Model Intercomparison of Atmospheric 137 Cs From the Fukushima Daiichi Nuclear Power Plant Accident: Simulations Based on Identical Input Data

A model intercomparison of the atmospheric dispersion of cesium‐137 ( 137 Cs) emitted after the Fukushima Daiichi Nuclear Power Plant accident in Japan was conducted to understand the behavior of atmospheric 137 Cs in greater detail. The same meteorological data with a fine spatiotemporal resolution and an emission inventory were applied to all models to exclude the differences among the models originating from differences in meteorological and emission data. The meteorological data were used for initial, boundary, and nudging data or offline meteorological field. Furthermore, a horizontal grid with the same resolution as that of the meteorological data was adopted for all models. This setup enabled us to focus on model variability originating from the processes included in each model, for example, physical processes.

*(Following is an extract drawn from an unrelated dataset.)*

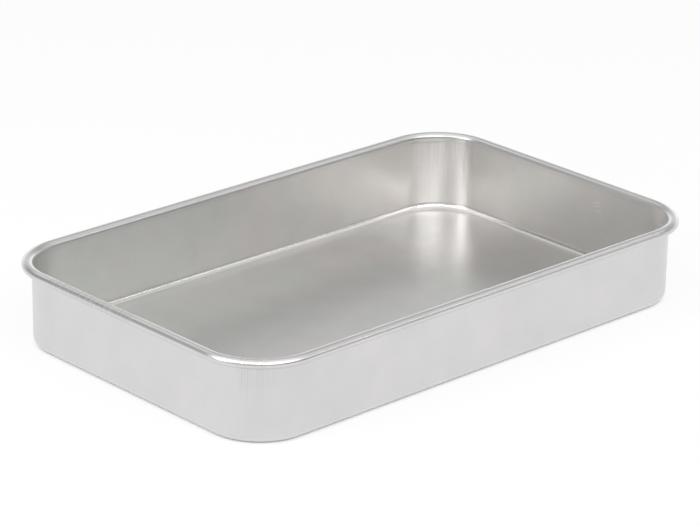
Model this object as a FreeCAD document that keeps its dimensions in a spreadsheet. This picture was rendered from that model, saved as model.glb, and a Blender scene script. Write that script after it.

The multimodel ensemble captured 40% of the atmospheric 137 Cs events observed by measurements, and the figure of merit in space for the total deposition of 137 Cs exceeded 80. The lower score of the atmospheric 137 Cs than that of the deposition originated from the difference in timing between observed and simulated atmospheric 137 Cs. Our analyses indicated that meteorological data were most critical for reproducing the atmospheric 137 Cs events. The results further revealed that differences in 137 Cs concentrations among the models originated from deposition and diffusion processes when the meteorological field was simulated reasonably well. The models with small deposition fluxes produced higher scores for atmospheric 137 Cs, and those with strong diffusion succeeded in capturing the high 137 Cs concentrations observed; however, they also tended to overestimate the concentrations.